When the Legislature in 2011 passed a cost-saving amendment that would cut her wages by 20 percent simply because she's related to Billy, she was stunned.
"We're family and we care. We go the extra mile," she said. "I didn't really understand it."
More than 6,000 caregivers for the vulnerable or disabled and their relative clients cheered last month when the Minnesota Court of Appeals deemed the legislation unconstitutional, and exhaled last week when the Department of Human Services (DHS) decided not to appeal to the Minnesota Supreme Court. The cuts would have taken effect July 1, but many were already affected when their wages were pre-emptively cut by agencies that employed them. That back pay will be restored.
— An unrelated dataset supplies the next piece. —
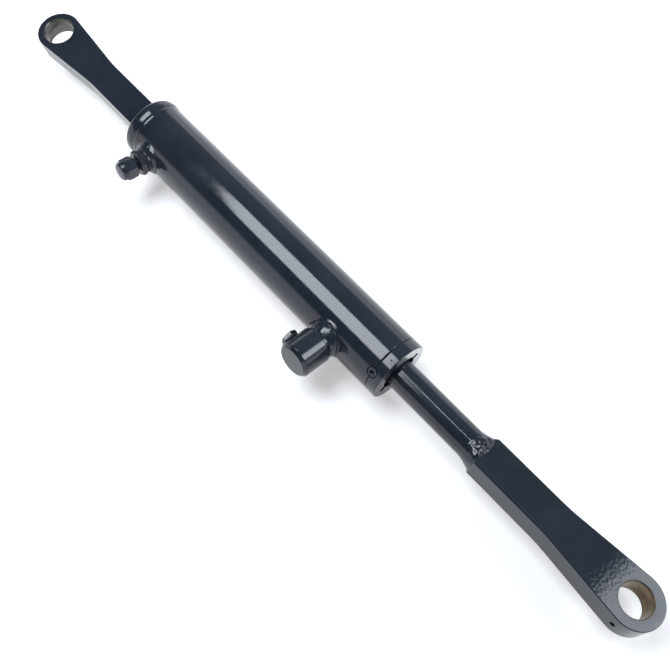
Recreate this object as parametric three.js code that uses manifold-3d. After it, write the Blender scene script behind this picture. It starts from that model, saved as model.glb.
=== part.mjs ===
// A double-acting hydraulic cylinder of welded make, closed to its shortest length.
// Millimetres. X runs along the cylinder from the base pin to the rod pin, Z runs along the base pin,
// and the two oil ports look towards -Y. The origin is the middle of the base pin hole.
import * as THREE from "three";
import { mergeVertices } from "three/addons/utils/BufferGeometryUtils.js";
import Module from "manifold-3d";

const wasm = await Module();
wasm.setup();

// ---- Driving dimensions --------------------------------------------------------------------------
const GAP = 0.3; // clearance between two pieces that meet
const CLOSED_LENGTH = 763.3; // pin to pin with the rod fully in
const BARREL_R = 30; // outside of the tube
const BORE_R = 25; // inside of the tube, where the piston slides
const ROD_R = 14;

const CAP_X = 153; // outer face of the base cap
const CAP_DISC = { r: 26.5, endX: 163 }; // the cap's face, inside the ring of weld
const CAP_END_X = 178; // inner end of the cap's spigot
const CAP_WELD = { footX: 153.6, footR: 28.5, crestX0: 155.5, crestX1: 160, crestR: 31, endX: 169.5 };
const SEAM_X = 496; // where the gland's flange meets the tube
const GLAND_X = 507; // front face of the gland
const GLAND_NOSE = { x: 430, r: 22 }; // reduced rear end of the gland, which stops the piston
const GLAND_SHOULDER_X = 452; // from here to the flange the gland fills the bore

const NUT = { x: 181, flat: 27 };
const PISTON = { x: 195.3, length: 32 };
const SPIGOT_R = 10; // the rod's stepped-down end, inside the piston

const BASE_EYE = { r: 22.2, bushOuter: 17, bushInner: 15.3, halfWidth: 14.9, thick: 20.2, taper: 5.7 };
const ROD_EYE = { r: 23.8, bushOuter: 16.2, bushInner: 14.3, halfWidth: 16.2, thick: 22.5, taper: 5.6 };
const ROD_LUG_X = 604; // where the rod lug starts
const ROD_LUG_ROLL = THREE.MathUtils.degToRad(-15.8); // the rod lug's turn about X against the base lug
const GREASE_HOLE_R = 2.5;
const ROD_WELD = { length: 15, toeR: 14.9, middleR: 16.3, footR: 16.9 }; // between rod and rod lug
const BASE_LUG_WELD_LEG = 3;

const PORT_TILT = THREE.MathUtils.degToRad(17.5); // how far the ports look up from -Y
const BASE_PORT = {
  x: 187,
  passageR: 4,
  bossR: 12,
  bossTop: 34,
  socketR: 8,
  socketFoot: 31.5,
  washerR: 10.6,
  weldToeR: 16.5,
  weldTop: 32,
};
const ADAPTOR = { flat: 22, foot: 35.6, hexTop: 41.5, threadR: 7, tip: 54 };
const PORT_CAP = { flat: 19, foot: 44.5, top: 60.9, chamfer: 3.5 };
const ROD_PORT = {
  x: 442,
  passageR: 5,
  neckR: 14.5,
  neckTop: 37.5,
  bodyR: 17,
  top: 66.3,
  chamfer: 2.8,
  weldToeR: 21,
};
const SIDE_PLUG = {
  height: 52,
  flat: 14,
  seat: 16,
  seatR: 9,
  washer: 1,
  head: 4,
  threadR: 5.6,
  threadLength: 8,
};
const LOCK_SCREW = { r: 4.6, depth: 4.2, tilt: THREE.MathUtils.degToRad(43.8), socketFlat: 4 };

// Facets round the large turned pieces that show, and round small or hidden ones.
const FINE = 40;
const COARSE = 24;

// ---- Finishes ------------------------------------------------------------------------------------
const paint = { color: 0x2b333e, roughness: 0.28, metalness: 0 };
const steel = { color: 0x9a9c9f, roughness: 0.35, metalness: 1 };
const chrome = { color: 0xc9ccd0, roughness: 0.12, metalness: 1 };
const bronze = { color: 0x6d5a43, roughness: 0.5, metalness: 0.8 };
const rubber = { color: 0x17181a, roughness: 0.7, metalness: 0 };
const polyurethane = { color: 0x27466b, roughness: 0.5, metalness: 0 };
const phenolic = { color: 0x7b4a2b, roughness: 0.6, metalness: 0 };

// ---- Solids --------------------------------------------------------------------------------------
function solidOf(geometry) {
  const bare = geometry.clone();
  bare.deleteAttribute("normal");
  bare.deleteAttribute("uv");
  const merged = mergeVertices(bare, 1e-4);
  const mesh = new wasm.Mesh({
    numProp: 3,
    vertProperties: merged.attributes.position.array,
    triVerts: new Uint32Array(merged.index.array),
  });
  return new wasm.Manifold(mesh);
}

function geometryOf(solid) {
  const mesh = solid.getMesh();
  const geometry = new THREE.BufferGeometry();
  geometry.setAttribute("position", new THREE.BufferAttribute(mesh.vertProperties, 3));
  geometry.setIndex(new THREE.BufferAttribute(mesh.triVerts, 1));
  geometry.computeVertexNormals();
  return geometry;
}

function part(name, solid, finish) {
  const mesh = new THREE.Mesh(geometryOf(solid), new THREE.MeshStandardMaterial(finish));
  mesh.name = name;
  return mesh;
}

// A solid turned about the X axis from a closed outline of [x, radius] pairs.
function turned(profile, segments) {
  const outline = [...profile, profile[0]];
  let area = 0;
  for (let i = 0; i + 1 < outline.length; i++) {
    area += outline[i][0] * outline[i + 1][1] - outline[i + 1][0] * outline[i][1];
  }
  if (area > 0) outline.reverse();
  const points = outline.map(([x, radius]) => new THREE.Vector2(radius, x));
  return solidOf(new THREE.LatheGeometry(points, segments).rotateZ(-Math.PI / 2));
}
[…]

"It wasn't a very well thought-out stopgap measure," said David Bradley Olsen, an attorney who sued the DHS on behalf of eight home-care agencies and nine relative caregivers. "The Legislature didn't even determine that the value of their care was different. They assumed that relatives had some kind of moral bond and they would continue to work whether they were paid less or not."
DHS Commissioner Lucinda Jesson backed the decision not to appeal.
"In an ideal world we would have never done this," she said. "We had to cut about a billion dollars from our projected Health and Human Services budget in 2011 and we had to make a lot of difficult decisions. This is one that I'm glad we're able to move beyond."